İsrail Gazze'yi yine yakıp yıkıyor, haydi bir daha İsrail mallarına boykot çağrıları. Yine benzer listeler. Listelere bakıyorsunuz, neredeyse Avrupa menşeli bütün firmalar ve ürettikleri ürünler orada. Değişen bir şey yok. İsrail geri adım atmıyor. Zulme, işgale ve katliamlara devam ediyor.

 ABD büyükelçiliği Kudüs'e taşıdı. Haydi İsrail mallarına boykot edelim... Yine benzer listeler, benzer çağrılar.

ABD Türkiye'ye ekonomik yaptırım uygulamaya başladı. Yine boykot çağrıları... Ancak şu ürünleri almayalım, kullanmayalım diye verilen listelere bakıyorsunuz, yaklaşık aynı listeler.

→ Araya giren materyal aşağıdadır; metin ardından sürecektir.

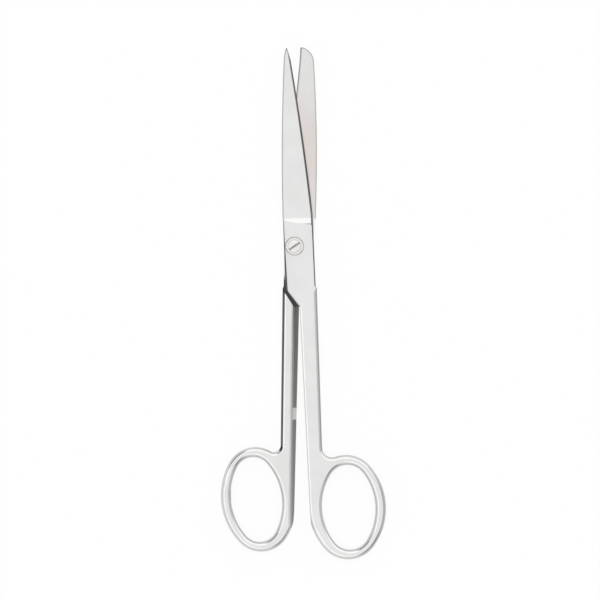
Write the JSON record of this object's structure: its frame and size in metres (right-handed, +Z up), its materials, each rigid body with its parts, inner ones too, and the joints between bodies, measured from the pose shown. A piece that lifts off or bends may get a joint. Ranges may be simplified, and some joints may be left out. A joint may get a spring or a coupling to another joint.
{
  "type": "operating scissors",
  "caption": "Straight steel operating scissors with a sharp and a blunt tip, slotted pivot screw and finger rings, lying slightly open.",
  "frame": {"origin": "point of the pivot axis on the plane that the scissors lie on", "axes": "+Y from the pivot towards the tips along the middle of the opening, +Z up out of the flat side, which is the pivot axis, +X to the right with the tips ahead"},
  "size_m": [0.0534, 0.1655, 0.0047],
  "materials": {
    "upper_half_steel": "satin-polished stainless steel, bright edges",
    "lower_half_steel": "satin-polished stainless steel, bright edges",
    "screw_steel": "turned and polished stainless steel"
  },
  "bodies": {
    "lower": {"lower_half": "lower_half_steel", "pivot_screw": "screw_steel"},
    "upper": {"upper_half": "upper_half_steel"}
  },
  "joints": [
    {"name": "blade_pivot", "type": "hinge", "parent": "lower", "child": "upper", "pos_m": [0, 0, 0.00225], "axis": [0, 0, 1], "range_deg": [-3.9, 110]}
  ]
}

Çağrılar belki bazı duyarlı kişiler üzerinde oluyor. Belki bazıları biraz bu ürünlerden uzak kalıyor.

Üstelik bir de tehlike var. “Bu yahudi malı” o yüzden almıyorum deseniz, bu da tesbit edilse, bir çok ülke kanunlarına göre bu ant-i semitizm’e sokulur ve suçtur.

Ama sonuçta değişen bir şey olmuyor. Bir müddet sonra olay kaldığı yerden devam ediyor. Bugüne kadar müslümanların boykotu yüzünden adı verilen bu firmalardan iflasını ilan eden oldu mu? Ben bilmiyorum

Bir de şu var: İnsanlar ihtiyacını karşılamak isterler, hem de en kalitelisiyle. Adamların ürettikleri göreceli olsa da kaliteli. Marka olmuşlar kendi alanlarında, hem de bütün dünyada. Birinden kaçsan ihtiyaç seni diğeri ile karşılaştırıyor. Boykot çağrıları yapan toplumun dünya çapında kaç markası var? Az ise veya hiç yoksa bunlarla nasıl rekabet edilecek?

Tamam duyarlı olmaya çağrılar güzel de, burada bir şey eksik, yerine oturmayan bir şeyler var. Sanki işin edebiyatındayız. Sanki sosyal medyada stres atıyoruz. Sanki böylece sorumluluğumuzu yerine getirdiğimizi sanıyoruz.

Farklı bir şey olması lazım. Etkileyici, sonuç alıcı, karşı tarafın hissedeceği şekilde. Nasıl olur, bilemiyorum. Yani ciddi olmalı bu iş. Gerçekten yapılmalı. Ve sürekli olmalı. İbrahimin’in ateşine su taşıyan karınca misali olmalı. Saflar çok net olmalı. Bu gün heyecana kapılıp boykot boykot deyip, iki hafta sonra aynı ürünlerle yaşamaya devam etmek iş değil.

Kaldı ki insanlarda bu hırs, tamah,doymayan iştah, lüks ve farklı görünme takıntısı, avrupai olanı tercih, tüketim hastalığı, marka tutkusu varken; bu ne kadar gerçekleşir. Kocaman bir soru işareti.